Surfaces and interfaces

Laser lithography makes cheaper chips

19 Jun 2002

Silicon chips could be made more quickly and cheaply using a new technique developed by physicists in the US. Stephen Chou and colleagues at Princeton University have successfully imprinted patterns onto silicon using quartz moulds instead of the usual combination of lithography and etching. With a resolution of just 10 nm and an ‘imprint time’ of 250 ns, the new process could revolutionize the semiconductor industry – and keep ‘Moore’s Law’ on track for another 25 years (S Chou et al 2002 Nature 417 835).

Cheap as chips

The components on a microchip are made by carving patterns into layers of doped and undoped silicon. In the standard technique, light is shone through a stencil onto a silicon wafer that is coated with a light-sensitive polymer known as a resist. Chemical etching then removes the regions of silicon coated with either the unexposed or the exposed polymer, until the desired structure is achieved. Finally, the remaining polymer is washed off.

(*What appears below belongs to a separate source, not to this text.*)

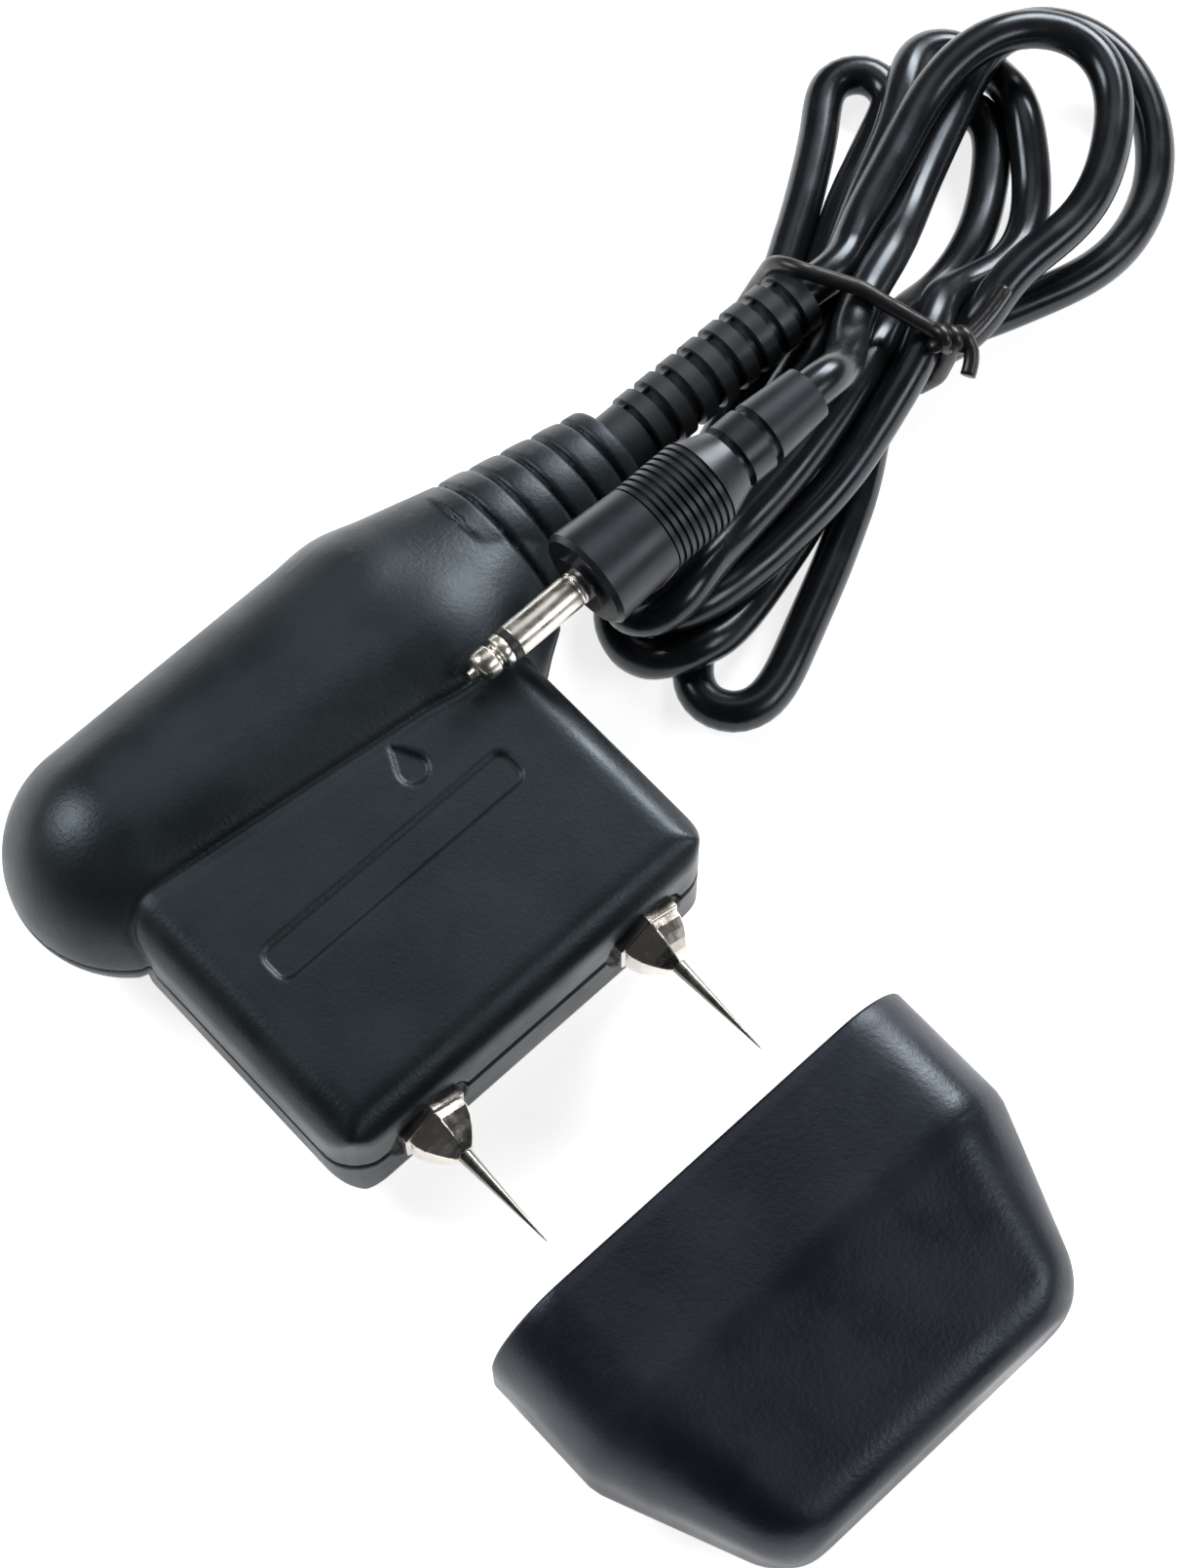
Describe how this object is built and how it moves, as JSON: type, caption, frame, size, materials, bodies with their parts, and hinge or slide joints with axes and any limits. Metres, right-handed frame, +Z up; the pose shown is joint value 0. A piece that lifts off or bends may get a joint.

But such ‘photolithography’ is expensive and complex, and the resolution of the technique is fast approaching the diffraction limit. This means that it will not be able to make features much smaller than the current minimum size of about 130 nm – and that the semiconductor industry could soon violate one of its guiding principles, known as Moore’s Law. Coined in 1965, this law described how the density of components on a chip doubled every 18 months, and was soon adopted by the semiconductor industry as a target.

Now Moore’s Law could be back on track. Chou and co-workers say that their technique – known as laser-assisted direct imprint – can create features as small as 10 nm on silicon wafers. The new process also eliminates the need for the resist and washing steps.

The team inscribed the pattern into a quartz mould using ‘impact lithography’, which is much cheaper and easier than the photolithography of silicon. The mould was then placed on top of a silicon wafer. A pulse of light from a helium-neon laser – with a wavelength of 633 nm – was then fired through the mould to melt the top layer of silicon. The researchers then pressed the mould into this liquid silicon and removed it after the silicon had solidified, leaving the pattern.

Since silicon reflects more light as a liquid than it does as a solid, the team could tell when the mould needed to be removed by measuring how much of the laser pulse was reflected. The researchers also say that the mould can be used several times.

The Princeton team now hopes that its technique will be taken up by the semiconductor industry. “A prototype machine could be available in three years,” Chou told PhysicsWeb. The team also believes it should work on silicon wafers up to eight inches in diameter, and could be adapted for other materials and processes. “There are some technical issues in scaling up, but there are no fundamental issues,” he says.